TASK REQUIREMENTS:
Give again only the lines beginning with the one that contains "What OpenSCAD source" and ending with the one that contains "turn_segments = 32; // [24:2:36]"; include both of those lines.
╭─ RECORDS FOR THE TASK
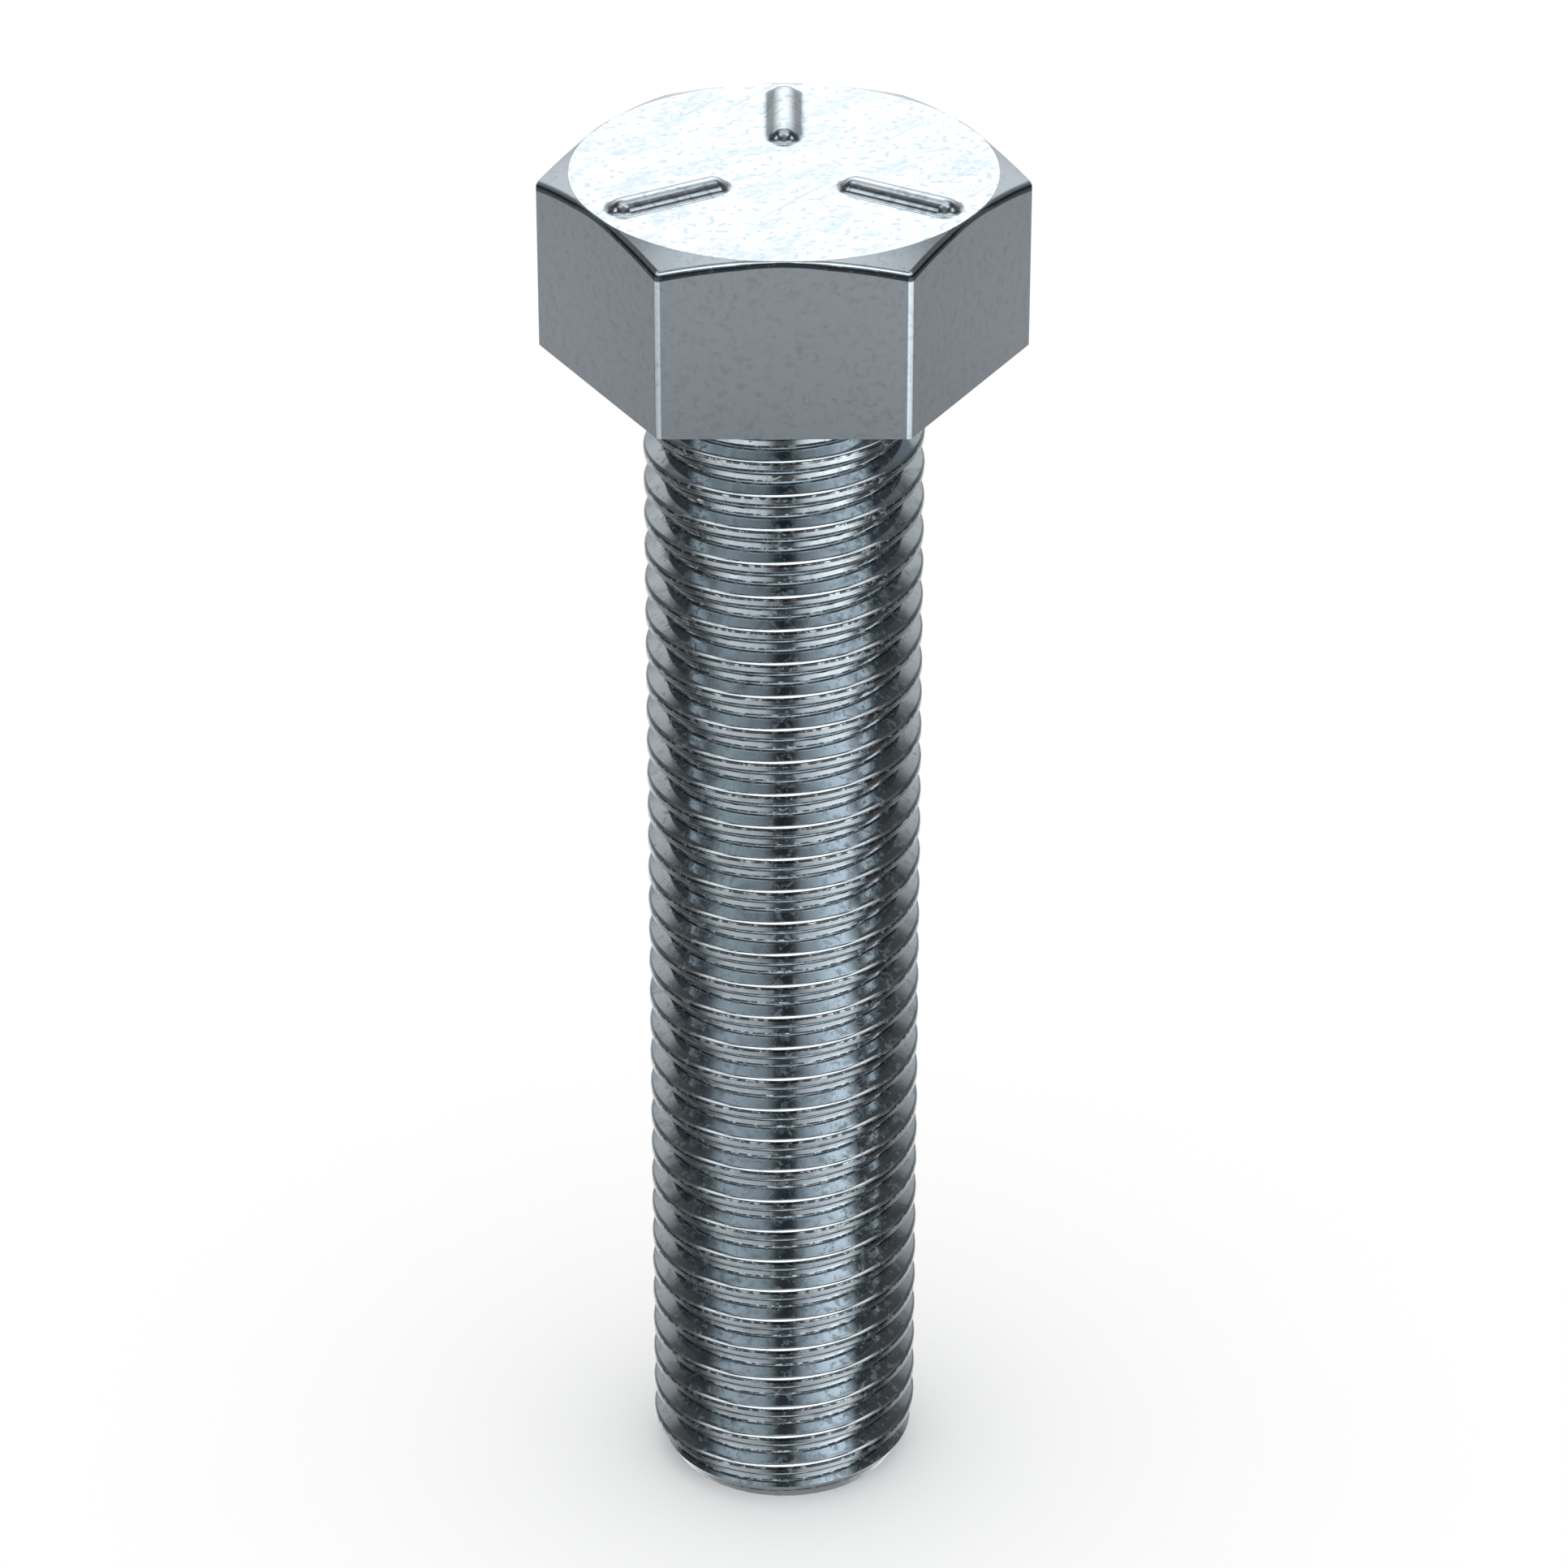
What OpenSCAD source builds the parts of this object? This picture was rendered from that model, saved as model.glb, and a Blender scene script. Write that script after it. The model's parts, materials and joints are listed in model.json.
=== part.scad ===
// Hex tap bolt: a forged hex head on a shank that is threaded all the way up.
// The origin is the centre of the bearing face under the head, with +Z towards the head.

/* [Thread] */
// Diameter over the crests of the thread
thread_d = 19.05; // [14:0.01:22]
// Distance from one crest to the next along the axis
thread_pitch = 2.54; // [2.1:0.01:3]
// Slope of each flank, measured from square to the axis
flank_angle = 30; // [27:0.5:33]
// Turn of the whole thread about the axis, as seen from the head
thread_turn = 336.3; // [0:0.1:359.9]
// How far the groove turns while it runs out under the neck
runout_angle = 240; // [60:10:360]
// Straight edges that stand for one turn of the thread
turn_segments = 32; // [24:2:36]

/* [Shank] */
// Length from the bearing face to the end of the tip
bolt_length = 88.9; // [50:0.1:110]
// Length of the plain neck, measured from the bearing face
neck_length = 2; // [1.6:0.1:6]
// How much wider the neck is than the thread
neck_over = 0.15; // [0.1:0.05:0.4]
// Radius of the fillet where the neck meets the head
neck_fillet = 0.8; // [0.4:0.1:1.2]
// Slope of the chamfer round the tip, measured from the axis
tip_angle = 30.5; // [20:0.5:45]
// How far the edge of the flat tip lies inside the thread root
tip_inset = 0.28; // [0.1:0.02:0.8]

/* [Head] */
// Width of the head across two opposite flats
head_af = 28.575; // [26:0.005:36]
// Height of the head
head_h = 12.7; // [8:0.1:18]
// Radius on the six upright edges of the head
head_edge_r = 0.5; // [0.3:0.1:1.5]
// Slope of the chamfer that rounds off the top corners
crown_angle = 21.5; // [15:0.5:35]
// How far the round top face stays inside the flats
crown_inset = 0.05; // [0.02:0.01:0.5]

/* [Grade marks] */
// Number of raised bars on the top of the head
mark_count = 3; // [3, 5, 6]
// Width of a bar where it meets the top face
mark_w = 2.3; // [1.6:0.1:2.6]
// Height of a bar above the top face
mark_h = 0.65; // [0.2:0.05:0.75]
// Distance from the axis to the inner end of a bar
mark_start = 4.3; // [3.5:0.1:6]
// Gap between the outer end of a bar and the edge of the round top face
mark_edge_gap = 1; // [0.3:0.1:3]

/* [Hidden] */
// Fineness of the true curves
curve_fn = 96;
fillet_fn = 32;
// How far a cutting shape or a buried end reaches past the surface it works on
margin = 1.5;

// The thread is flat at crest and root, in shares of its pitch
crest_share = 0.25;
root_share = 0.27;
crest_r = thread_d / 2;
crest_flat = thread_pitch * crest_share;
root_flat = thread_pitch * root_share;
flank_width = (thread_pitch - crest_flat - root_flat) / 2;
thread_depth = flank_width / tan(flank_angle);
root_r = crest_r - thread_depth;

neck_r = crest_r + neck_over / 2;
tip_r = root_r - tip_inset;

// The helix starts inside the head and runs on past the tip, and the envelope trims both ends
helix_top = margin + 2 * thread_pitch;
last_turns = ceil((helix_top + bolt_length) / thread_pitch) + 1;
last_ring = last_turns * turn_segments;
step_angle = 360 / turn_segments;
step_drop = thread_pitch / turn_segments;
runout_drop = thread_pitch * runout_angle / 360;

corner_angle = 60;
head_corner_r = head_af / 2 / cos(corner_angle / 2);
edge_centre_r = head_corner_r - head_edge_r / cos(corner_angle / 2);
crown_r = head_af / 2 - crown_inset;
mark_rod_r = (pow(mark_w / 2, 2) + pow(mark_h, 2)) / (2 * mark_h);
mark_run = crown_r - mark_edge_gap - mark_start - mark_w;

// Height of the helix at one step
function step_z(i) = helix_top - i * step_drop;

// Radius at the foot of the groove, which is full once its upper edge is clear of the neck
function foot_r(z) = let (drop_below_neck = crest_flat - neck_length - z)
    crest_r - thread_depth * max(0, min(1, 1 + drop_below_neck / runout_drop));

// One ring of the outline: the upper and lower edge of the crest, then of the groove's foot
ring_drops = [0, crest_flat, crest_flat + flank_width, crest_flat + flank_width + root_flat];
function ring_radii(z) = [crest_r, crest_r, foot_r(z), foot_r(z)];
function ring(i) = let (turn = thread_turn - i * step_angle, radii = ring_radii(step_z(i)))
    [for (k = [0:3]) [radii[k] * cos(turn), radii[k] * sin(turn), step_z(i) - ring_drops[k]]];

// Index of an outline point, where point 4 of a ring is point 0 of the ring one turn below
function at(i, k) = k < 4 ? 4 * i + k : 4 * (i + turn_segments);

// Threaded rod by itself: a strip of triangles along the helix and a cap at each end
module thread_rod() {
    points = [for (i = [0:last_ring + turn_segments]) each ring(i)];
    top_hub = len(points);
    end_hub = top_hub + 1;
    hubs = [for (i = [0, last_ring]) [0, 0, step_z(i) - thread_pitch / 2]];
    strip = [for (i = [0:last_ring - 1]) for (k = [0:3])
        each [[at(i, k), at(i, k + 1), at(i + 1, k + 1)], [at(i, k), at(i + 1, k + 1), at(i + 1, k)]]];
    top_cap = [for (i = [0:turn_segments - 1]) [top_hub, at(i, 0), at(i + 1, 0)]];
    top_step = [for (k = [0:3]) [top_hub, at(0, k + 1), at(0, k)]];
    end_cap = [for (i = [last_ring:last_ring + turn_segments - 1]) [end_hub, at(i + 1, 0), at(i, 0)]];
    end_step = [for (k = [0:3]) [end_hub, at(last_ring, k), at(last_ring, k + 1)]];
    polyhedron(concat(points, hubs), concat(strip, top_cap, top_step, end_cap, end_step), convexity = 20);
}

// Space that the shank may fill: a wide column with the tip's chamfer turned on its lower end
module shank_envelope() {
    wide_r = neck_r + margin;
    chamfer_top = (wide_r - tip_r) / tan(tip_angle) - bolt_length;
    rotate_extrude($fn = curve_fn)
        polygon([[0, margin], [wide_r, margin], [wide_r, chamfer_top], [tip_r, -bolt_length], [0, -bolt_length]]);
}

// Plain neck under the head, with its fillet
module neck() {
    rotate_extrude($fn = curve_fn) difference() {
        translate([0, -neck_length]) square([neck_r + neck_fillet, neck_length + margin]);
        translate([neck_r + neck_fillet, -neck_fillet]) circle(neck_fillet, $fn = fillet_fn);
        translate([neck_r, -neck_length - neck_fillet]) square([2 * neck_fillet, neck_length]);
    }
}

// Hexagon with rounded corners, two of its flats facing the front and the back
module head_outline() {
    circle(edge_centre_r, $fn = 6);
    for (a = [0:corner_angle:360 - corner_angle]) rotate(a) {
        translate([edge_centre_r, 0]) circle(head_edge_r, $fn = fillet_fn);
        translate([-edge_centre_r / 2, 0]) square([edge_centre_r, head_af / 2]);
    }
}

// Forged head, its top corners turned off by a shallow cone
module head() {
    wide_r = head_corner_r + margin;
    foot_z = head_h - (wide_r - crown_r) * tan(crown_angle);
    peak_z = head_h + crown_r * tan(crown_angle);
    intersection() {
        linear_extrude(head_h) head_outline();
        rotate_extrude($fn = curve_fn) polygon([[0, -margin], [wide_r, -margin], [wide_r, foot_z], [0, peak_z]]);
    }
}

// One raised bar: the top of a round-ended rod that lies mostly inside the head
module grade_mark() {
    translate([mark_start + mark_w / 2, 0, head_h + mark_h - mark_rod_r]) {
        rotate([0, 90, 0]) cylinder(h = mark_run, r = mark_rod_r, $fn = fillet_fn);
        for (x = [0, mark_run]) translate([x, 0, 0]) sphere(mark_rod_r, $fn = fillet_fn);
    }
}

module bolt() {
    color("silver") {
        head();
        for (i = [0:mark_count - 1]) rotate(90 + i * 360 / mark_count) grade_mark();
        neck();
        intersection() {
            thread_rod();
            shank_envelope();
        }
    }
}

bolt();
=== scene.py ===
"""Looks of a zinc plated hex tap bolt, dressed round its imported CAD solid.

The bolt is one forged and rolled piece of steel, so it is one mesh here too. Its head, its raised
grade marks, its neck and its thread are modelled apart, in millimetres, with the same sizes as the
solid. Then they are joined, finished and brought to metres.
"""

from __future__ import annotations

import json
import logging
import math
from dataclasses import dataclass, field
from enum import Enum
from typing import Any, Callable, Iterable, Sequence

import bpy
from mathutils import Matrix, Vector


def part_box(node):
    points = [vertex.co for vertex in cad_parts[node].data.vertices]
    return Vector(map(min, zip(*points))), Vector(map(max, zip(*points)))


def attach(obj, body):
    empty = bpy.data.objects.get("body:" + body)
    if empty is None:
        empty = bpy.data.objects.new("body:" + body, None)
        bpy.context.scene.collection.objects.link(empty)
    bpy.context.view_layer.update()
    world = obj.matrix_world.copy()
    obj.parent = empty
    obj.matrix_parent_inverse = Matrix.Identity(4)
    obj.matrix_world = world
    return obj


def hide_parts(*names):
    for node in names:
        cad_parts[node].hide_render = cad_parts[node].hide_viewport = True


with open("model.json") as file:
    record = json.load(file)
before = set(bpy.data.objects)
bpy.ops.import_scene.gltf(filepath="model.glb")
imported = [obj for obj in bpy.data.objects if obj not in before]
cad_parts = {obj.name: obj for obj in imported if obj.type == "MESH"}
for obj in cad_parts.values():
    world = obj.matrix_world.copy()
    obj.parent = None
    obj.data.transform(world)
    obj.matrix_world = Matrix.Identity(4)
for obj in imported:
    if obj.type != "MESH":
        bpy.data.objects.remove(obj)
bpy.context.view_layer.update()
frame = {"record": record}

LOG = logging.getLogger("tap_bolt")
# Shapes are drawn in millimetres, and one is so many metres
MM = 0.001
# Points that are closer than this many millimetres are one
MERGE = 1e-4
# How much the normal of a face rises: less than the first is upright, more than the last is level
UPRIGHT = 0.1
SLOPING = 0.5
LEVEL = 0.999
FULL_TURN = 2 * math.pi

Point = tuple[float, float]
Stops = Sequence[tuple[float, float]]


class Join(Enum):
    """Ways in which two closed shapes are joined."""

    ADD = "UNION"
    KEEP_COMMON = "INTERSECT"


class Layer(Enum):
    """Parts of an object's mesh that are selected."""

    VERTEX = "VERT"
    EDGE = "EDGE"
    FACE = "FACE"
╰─
╭─ RECORDS FOR THE TASK
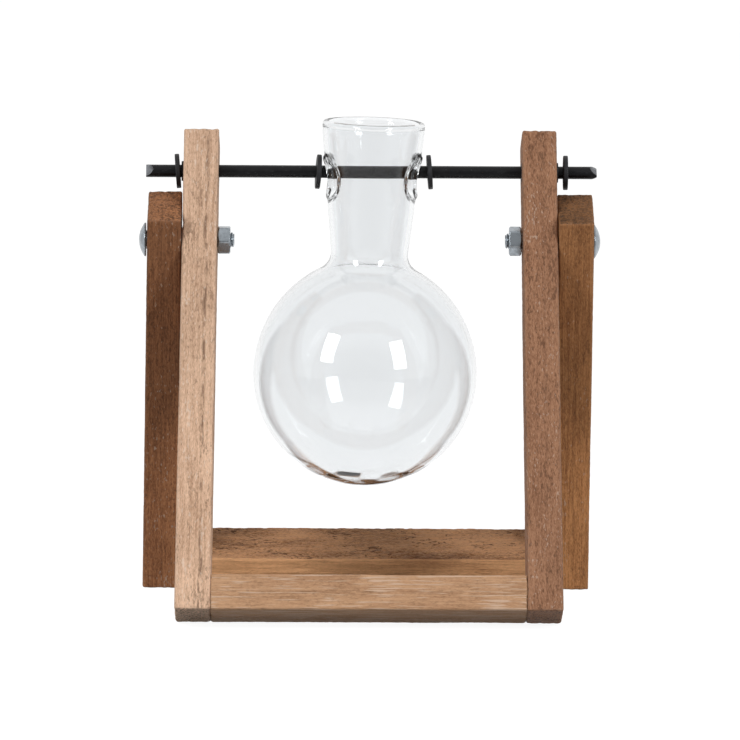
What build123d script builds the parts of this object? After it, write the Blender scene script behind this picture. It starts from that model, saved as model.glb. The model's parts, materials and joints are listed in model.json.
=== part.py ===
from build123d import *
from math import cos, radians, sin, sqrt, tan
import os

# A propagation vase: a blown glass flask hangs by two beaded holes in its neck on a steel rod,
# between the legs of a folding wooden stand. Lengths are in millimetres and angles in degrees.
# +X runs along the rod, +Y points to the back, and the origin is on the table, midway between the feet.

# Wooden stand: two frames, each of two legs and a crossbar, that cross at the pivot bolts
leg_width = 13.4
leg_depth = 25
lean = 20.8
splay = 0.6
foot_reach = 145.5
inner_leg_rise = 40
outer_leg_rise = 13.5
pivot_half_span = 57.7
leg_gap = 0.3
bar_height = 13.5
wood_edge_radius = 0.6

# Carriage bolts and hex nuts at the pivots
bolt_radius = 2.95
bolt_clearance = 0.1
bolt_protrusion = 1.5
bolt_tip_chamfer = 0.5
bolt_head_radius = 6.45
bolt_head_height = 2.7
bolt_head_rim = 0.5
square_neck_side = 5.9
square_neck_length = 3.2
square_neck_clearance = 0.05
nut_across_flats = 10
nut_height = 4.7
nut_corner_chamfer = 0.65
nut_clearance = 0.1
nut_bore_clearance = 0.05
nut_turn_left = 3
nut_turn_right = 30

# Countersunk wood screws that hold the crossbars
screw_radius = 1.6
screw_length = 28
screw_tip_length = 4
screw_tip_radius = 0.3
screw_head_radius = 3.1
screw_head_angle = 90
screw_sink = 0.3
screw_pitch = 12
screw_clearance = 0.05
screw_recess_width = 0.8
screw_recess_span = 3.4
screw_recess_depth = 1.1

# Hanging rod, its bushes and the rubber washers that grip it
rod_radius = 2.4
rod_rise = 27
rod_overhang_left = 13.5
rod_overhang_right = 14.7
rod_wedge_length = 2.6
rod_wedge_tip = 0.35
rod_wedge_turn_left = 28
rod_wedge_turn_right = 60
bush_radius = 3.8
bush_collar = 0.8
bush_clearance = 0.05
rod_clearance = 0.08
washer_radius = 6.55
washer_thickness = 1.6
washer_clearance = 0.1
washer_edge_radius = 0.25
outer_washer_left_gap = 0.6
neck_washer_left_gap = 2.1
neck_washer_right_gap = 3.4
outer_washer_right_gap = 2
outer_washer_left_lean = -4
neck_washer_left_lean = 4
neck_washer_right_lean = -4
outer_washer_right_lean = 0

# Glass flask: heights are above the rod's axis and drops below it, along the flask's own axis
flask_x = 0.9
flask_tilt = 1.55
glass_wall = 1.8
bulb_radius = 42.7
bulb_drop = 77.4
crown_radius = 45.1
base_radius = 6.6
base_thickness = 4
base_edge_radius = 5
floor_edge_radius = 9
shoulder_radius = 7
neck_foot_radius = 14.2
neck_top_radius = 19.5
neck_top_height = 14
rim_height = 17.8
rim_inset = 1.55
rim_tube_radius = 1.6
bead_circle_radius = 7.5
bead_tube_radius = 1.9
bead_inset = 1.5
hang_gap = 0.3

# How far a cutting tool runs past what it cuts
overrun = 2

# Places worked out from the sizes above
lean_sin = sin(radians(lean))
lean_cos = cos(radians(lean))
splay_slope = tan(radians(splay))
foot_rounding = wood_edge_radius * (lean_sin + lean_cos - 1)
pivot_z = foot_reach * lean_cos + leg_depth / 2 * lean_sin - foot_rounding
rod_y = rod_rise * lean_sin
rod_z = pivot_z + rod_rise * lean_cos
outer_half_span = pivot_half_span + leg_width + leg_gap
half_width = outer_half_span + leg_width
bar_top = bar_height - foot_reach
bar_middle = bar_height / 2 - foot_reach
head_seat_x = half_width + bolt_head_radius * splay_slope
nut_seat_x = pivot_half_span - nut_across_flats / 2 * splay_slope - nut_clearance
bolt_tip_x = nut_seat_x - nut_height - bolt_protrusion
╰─
COMPLETE OUTPUT:
What OpenSCAD source builds the parts of this object? This picture was rendered from that model, saved as model.glb, and a Blender scene script. Write that script after it. The model's parts, materials and joints are listed in model.json.
=== part.scad ===
// Hex tap bolt: a forged hex head on a shank that is threaded all the way up.
// The origin is the centre of the bearing face under the head, with +Z towards the head.

/* [Thread] */
// Diameter over the crests of the thread
thread_d = 19.05; // [14:0.01:22]
// Distance from one crest to the next along the axis
thread_pitch = 2.54; // [2.1:0.01:3]
// Slope of each flank, measured from square to the axis
flank_angle = 30; // [27:0.5:33]
// Turn of the whole thread about the axis, as seen from the head
thread_turn = 336.3; // [0:0.1:359.9]
// How far the groove turns while it runs out under the neck
runout_angle = 240; // [60:10:360]
// Straight edges that stand for one turn of the thread
turn_segments = 32; // [24:2:36]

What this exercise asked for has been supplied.